Material to process:

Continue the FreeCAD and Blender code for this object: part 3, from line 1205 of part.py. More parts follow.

* * *

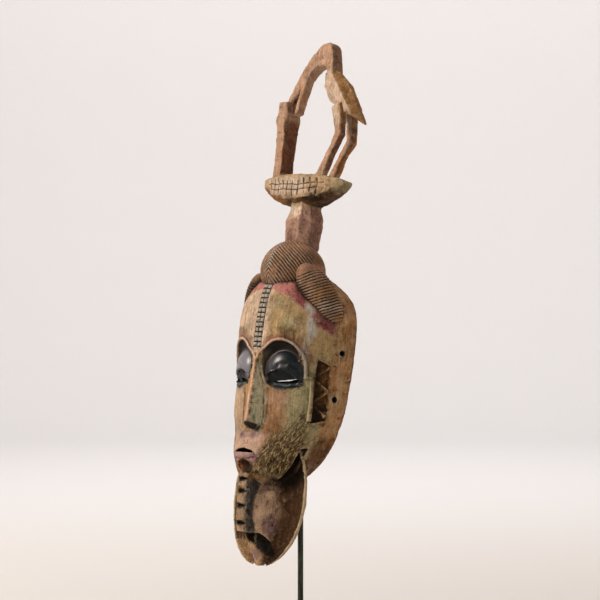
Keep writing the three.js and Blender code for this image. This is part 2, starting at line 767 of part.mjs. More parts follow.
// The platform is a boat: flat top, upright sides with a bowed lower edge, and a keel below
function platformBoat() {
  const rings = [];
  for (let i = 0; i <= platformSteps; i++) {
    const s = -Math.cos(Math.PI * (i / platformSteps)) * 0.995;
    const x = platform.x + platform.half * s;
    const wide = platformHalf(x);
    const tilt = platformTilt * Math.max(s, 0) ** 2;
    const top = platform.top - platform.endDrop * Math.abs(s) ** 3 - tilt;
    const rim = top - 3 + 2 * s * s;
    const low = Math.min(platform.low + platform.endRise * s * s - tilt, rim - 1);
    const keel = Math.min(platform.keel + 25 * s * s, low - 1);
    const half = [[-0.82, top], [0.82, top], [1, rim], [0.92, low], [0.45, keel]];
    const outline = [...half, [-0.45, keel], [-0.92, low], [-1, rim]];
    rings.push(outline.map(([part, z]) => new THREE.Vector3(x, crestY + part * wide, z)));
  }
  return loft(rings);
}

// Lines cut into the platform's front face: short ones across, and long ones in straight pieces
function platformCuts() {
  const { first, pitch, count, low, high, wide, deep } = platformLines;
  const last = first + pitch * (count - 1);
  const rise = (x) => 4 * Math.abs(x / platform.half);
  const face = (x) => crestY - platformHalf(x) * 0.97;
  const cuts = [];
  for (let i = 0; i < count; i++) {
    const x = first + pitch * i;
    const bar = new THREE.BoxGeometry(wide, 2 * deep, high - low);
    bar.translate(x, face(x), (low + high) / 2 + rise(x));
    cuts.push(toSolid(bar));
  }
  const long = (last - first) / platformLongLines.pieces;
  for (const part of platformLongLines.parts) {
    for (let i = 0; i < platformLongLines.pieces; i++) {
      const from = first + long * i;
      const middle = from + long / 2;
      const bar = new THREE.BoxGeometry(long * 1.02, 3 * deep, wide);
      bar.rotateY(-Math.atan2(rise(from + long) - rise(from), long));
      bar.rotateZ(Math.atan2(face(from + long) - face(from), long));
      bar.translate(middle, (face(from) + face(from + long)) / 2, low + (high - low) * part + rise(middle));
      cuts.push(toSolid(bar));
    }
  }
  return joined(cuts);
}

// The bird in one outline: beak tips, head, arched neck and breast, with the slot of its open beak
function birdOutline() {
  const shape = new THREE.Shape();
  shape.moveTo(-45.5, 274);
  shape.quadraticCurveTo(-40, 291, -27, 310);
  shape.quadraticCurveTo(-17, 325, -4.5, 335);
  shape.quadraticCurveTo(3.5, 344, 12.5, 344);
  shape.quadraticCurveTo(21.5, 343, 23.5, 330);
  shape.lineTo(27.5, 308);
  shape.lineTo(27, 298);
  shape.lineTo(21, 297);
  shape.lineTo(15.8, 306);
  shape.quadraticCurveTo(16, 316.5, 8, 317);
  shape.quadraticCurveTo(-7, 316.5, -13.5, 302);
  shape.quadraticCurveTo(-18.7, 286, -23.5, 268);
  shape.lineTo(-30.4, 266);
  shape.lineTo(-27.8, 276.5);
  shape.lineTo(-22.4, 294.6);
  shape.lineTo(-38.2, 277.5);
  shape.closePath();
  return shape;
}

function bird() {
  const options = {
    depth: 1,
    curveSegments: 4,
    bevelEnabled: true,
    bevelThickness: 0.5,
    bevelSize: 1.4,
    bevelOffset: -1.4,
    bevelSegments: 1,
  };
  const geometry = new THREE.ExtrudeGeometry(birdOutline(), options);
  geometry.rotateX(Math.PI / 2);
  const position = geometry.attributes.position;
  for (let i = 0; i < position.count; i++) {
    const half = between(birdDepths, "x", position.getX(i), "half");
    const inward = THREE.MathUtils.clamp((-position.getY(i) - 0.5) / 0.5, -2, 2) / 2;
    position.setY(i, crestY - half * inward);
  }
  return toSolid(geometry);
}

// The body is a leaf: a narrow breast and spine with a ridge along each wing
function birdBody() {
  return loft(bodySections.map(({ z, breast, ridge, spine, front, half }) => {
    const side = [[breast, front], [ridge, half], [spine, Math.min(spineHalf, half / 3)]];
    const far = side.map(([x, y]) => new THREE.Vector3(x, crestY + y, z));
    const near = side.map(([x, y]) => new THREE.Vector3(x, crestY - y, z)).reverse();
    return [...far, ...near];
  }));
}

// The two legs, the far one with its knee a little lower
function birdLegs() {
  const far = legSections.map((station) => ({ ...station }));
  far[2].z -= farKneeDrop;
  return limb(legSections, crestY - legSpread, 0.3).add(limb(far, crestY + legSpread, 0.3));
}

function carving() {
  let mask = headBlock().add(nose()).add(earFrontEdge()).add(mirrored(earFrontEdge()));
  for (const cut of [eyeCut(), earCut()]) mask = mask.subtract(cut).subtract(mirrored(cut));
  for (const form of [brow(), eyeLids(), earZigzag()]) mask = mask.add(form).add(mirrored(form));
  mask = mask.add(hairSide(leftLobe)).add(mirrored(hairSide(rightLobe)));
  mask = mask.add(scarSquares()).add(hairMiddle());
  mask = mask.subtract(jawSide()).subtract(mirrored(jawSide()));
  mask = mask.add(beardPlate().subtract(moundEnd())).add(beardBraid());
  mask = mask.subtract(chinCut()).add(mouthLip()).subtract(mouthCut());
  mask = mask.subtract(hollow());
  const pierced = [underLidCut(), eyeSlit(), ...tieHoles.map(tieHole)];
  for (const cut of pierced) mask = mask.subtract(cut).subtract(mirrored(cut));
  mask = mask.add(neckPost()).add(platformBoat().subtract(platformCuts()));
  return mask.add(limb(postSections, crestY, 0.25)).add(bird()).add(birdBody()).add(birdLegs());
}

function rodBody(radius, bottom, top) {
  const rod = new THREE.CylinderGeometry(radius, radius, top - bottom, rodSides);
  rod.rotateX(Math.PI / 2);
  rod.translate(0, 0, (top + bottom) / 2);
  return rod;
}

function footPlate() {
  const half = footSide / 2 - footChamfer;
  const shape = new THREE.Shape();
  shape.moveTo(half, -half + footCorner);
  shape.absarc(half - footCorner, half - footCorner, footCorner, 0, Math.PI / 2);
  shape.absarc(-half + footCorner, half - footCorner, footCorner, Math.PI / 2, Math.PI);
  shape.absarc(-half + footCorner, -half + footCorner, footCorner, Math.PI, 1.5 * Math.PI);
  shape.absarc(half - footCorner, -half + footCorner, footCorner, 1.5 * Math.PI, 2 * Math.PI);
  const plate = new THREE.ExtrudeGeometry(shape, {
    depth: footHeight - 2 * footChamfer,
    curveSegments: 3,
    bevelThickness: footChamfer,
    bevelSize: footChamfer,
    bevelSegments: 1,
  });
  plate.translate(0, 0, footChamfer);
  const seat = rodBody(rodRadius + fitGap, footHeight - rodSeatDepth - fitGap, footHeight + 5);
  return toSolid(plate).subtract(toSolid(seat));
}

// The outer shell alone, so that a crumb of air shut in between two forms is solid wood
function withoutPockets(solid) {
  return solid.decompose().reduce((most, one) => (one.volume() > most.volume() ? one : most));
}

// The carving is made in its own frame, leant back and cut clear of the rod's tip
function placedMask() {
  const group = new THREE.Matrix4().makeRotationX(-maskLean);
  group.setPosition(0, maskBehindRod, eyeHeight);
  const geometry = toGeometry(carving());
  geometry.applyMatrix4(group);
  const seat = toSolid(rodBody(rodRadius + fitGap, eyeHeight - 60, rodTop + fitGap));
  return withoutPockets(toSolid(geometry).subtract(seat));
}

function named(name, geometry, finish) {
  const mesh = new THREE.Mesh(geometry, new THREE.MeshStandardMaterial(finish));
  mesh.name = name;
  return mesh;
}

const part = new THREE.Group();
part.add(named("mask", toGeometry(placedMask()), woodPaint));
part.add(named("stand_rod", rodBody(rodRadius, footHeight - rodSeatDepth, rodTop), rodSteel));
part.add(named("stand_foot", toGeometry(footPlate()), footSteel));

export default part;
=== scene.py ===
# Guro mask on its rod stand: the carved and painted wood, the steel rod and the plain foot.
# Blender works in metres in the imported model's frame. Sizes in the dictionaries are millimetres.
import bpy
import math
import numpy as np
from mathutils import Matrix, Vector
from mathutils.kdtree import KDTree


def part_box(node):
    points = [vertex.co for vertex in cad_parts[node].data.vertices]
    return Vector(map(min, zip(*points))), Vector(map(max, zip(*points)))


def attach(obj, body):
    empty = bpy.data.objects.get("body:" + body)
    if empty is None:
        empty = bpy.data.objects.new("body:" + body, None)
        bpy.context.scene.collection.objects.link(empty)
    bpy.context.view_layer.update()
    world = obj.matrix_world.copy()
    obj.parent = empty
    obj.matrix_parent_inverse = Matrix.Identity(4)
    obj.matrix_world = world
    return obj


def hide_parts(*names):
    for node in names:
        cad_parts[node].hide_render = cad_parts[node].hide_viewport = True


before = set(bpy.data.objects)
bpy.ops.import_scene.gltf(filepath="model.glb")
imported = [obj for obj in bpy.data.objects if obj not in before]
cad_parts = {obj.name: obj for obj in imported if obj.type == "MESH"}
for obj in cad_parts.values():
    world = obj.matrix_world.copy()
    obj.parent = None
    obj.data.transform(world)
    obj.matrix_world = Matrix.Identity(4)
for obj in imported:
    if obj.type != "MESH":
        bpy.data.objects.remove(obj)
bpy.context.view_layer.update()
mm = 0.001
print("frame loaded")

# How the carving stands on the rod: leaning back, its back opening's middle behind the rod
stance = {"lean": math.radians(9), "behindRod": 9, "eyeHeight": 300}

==

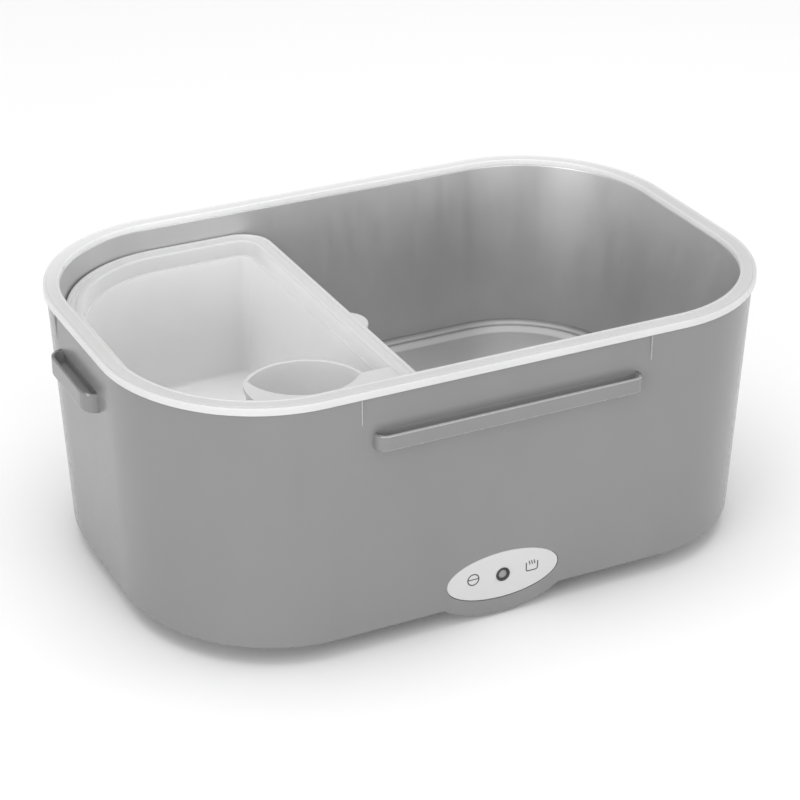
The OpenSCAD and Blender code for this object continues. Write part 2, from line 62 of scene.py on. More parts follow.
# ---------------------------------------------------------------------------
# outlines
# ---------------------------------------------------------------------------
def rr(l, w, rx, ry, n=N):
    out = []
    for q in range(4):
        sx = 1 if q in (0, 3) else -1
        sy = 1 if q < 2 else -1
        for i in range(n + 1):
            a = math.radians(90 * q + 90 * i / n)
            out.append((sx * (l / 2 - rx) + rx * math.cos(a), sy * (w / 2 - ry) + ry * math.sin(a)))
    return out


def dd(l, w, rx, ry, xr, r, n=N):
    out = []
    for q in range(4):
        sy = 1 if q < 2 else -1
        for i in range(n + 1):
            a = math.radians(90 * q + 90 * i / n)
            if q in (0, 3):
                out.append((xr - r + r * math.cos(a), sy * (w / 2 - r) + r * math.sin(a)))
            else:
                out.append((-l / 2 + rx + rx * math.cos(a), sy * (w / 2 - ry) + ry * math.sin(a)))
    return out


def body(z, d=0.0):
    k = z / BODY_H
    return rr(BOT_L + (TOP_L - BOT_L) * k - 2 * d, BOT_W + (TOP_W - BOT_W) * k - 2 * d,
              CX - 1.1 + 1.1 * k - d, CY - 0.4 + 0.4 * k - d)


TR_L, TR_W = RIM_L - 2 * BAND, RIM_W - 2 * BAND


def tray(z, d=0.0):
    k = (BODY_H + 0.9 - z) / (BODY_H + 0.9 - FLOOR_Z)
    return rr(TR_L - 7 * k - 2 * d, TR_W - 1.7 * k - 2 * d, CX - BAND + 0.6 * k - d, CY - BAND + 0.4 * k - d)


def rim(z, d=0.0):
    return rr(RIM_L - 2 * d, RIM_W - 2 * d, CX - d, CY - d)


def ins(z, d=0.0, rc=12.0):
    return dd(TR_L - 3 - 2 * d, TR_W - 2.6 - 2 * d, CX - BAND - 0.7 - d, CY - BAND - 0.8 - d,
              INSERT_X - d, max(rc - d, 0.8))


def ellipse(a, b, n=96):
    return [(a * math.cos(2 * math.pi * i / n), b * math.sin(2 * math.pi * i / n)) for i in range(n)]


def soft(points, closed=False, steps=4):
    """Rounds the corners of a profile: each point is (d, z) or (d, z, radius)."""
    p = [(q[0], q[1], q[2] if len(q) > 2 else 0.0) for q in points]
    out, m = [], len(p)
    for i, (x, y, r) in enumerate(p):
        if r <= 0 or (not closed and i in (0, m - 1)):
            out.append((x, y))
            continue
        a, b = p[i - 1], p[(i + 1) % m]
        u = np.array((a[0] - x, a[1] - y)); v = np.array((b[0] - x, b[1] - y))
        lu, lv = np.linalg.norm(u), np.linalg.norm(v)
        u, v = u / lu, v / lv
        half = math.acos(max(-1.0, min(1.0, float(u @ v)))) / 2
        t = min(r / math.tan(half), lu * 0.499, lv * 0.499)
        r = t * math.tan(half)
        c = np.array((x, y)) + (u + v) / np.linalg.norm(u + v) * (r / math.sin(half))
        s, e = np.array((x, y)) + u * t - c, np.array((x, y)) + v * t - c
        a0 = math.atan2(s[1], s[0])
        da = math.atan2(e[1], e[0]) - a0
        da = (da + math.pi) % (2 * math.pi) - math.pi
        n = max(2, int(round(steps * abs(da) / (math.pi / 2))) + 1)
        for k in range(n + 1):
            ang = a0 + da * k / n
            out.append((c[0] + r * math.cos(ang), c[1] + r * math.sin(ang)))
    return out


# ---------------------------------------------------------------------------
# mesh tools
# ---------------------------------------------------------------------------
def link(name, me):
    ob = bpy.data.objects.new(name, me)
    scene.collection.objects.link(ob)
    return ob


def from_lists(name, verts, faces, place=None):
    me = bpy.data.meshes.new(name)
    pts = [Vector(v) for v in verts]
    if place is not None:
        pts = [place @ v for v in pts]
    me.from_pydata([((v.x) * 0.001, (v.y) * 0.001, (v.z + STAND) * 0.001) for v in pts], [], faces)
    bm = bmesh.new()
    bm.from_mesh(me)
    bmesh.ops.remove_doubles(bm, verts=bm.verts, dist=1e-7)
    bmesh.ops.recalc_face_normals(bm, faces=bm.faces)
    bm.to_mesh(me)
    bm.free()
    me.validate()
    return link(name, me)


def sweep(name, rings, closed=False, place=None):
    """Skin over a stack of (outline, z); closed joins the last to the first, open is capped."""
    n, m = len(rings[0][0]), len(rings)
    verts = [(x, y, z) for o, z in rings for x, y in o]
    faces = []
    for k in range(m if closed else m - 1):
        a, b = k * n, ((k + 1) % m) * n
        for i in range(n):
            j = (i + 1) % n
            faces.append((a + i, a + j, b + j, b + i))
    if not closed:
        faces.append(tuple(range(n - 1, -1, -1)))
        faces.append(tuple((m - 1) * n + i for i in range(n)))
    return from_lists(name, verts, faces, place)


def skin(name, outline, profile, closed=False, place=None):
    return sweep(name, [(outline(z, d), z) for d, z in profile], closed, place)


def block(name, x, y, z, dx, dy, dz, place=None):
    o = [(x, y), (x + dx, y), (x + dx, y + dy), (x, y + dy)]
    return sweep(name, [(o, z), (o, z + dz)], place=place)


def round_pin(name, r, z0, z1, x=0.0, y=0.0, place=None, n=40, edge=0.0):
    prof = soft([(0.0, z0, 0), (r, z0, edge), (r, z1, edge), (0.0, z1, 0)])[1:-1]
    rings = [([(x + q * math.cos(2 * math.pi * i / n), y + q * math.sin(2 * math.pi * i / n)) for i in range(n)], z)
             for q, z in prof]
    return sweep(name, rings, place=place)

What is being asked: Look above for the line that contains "function named(name, geometry, finish)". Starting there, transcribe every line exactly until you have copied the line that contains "bpy.context.scene.collection.objects.link(empty)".

Complete response:
function named(name, geometry, finish) {
  const mesh = new THREE.Mesh(geometry, new THREE.MeshStandardMaterial(finish));
  mesh.name = name;
  return mesh;
}

const part = new THREE.Group();
part.add(named("mask", toGeometry(placedMask()), woodPaint));
part.add(named("stand_rod", rodBody(rodRadius, footHeight - rodSeatDepth, rodTop), rodSteel));
part.add(named("stand_foot", toGeometry(footPlate()), footSteel));

export default part;
=== scene.py ===
# Guro mask on its rod stand: the carved and painted wood, the steel rod and the plain foot.
# Blender works in metres in the imported model's frame. Sizes in the dictionaries are millimetres.
import bpy
import math
import numpy as np
from mathutils import Matrix, Vector
from mathutils.kdtree import KDTree


def part_box(node):
    points = [vertex.co for vertex in cad_parts[node].data.vertices]
    return Vector(map(min, zip(*points))), Vector(map(max, zip(*points)))


def attach(obj, body):
    empty = bpy.data.objects.get("body:" + body)
    if empty is None:
        empty = bpy.data.objects.new("body:" + body, None)
        bpy.context.scene.collection.objects.link(empty)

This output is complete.